I have been forced to fend for myself for the past couple of days while the husband has been off frolicking around Spain with an old school friend. On this island, 99% of the time the husband and I are within spitting distant of each other. Our apartment is one bedroom with one living room and we work in the same building, only a couple of offices away from each other. I normally hear his *manly work shoes clip-clopping past my office 7 times a day minimum.
So to embrace the cliche, spending time on your own for a period of time is perhaps a good opportunity to “reconnect” with yourself – to remind yourself of who you are, just you, independently, without another person to influence your behaviour, your choices, your moods. Turns out (perhaps unsurprisingly) I am a person who likes to sleep under a doona with the AC on low. I like to listen to girl-power music like Avril Lavigne and Taylor Swift while boogieing around the kitchen. And I enjoy a couple of glasses of red wine with a 90’s chick-flick on a Friday night after work.
This weekend has given me the opportunity to watch what I like, listen to what I like, cook what I like.
I was able to go to the gym in the mornings, and push myself further on the treadmill to jog 4.7 miles, getting closer to the 5 miles I was regularly hitting when I wasn’t working (that’s MILES not kilometres for you metric users out there) without concern that the husband was waiting on me. I experimented with cooking quinoa for the first time, knowing it was just for me and if it didn’t work out, I would probably eat it anyway without complaint.
It’s easy to lose sight of your single self when you have been with someone for a long period of time. The husband and I have been together for almost 12 years, and we have lived together full time for almost 8 of those years. These past few days I have been able to reflect on who I am without him, and what I do with myself. It’s interesting to observe the ways in which one may alter slightly over time compared with the elements that remain largely the same. Admittedly, I have spent some time getting reacquainted with my good friends Carrie, Miranda, Samantha and Charlotte. Yet I also left the apartment to interact with some of my new (flesh and blood) friends here. An afternoon spent with the lovely Mel McElroy for some fabulous nail art, followed by dinner in town with our group of fun, young “compound expats” – chatting about all things from the Olympics to Rent The Runway. Once upon a time, I would have hibernated in my house avoiding human contact outside working hours.
And so, after a morning of rhythmic gymnastics and uninterrupted YouTube yoga, here I sit on a Sunday morning, munching on a choc-chip cookie I baked yesterday (choc-chips and parchment paper courtesy of Ms Sara Caltabiano – thanks for the supplies chicka!).

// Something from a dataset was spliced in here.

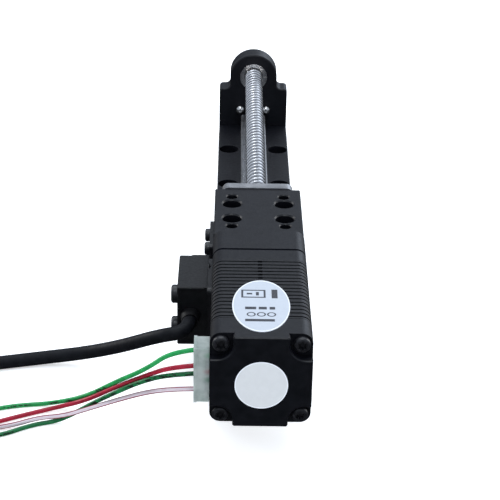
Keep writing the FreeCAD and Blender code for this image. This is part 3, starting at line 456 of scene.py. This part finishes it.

And late tonight, providing there are no missed flights, while I am in bed attempting sleep, the husband will reenter the apartment, and my single existence will be at an end. Two years ago, when the husband was considering applying for the job here, we could’ve made the decision for me to stay in Oz, while he worked a 10-3 week rotation. But, we had already lived a long-distance relationship for the first few years together, and at the time I had vowed that we wouldn’t live apart like that again if our relationship was to last. There are plenty of people on the island who do live apart from their spouses and families, seeing each other every other month, or in some cases, only every few months. Of course, every relationship is unique, and for some people it works. But for me, it was not a realistic option.
While I am going to have turn the AC’s back to their original settings and kick the doona back onto the floor, I am looking forward to the husband’s return. The quiet of the apartment can at times become a little too quiet. And I would appreciate getting some proper sleep. For, although I do enjoy the combination of AC and doona, it is nothing without my sleeping partner – the husband just happens to be the essential ingredient required for my peaceful slumber!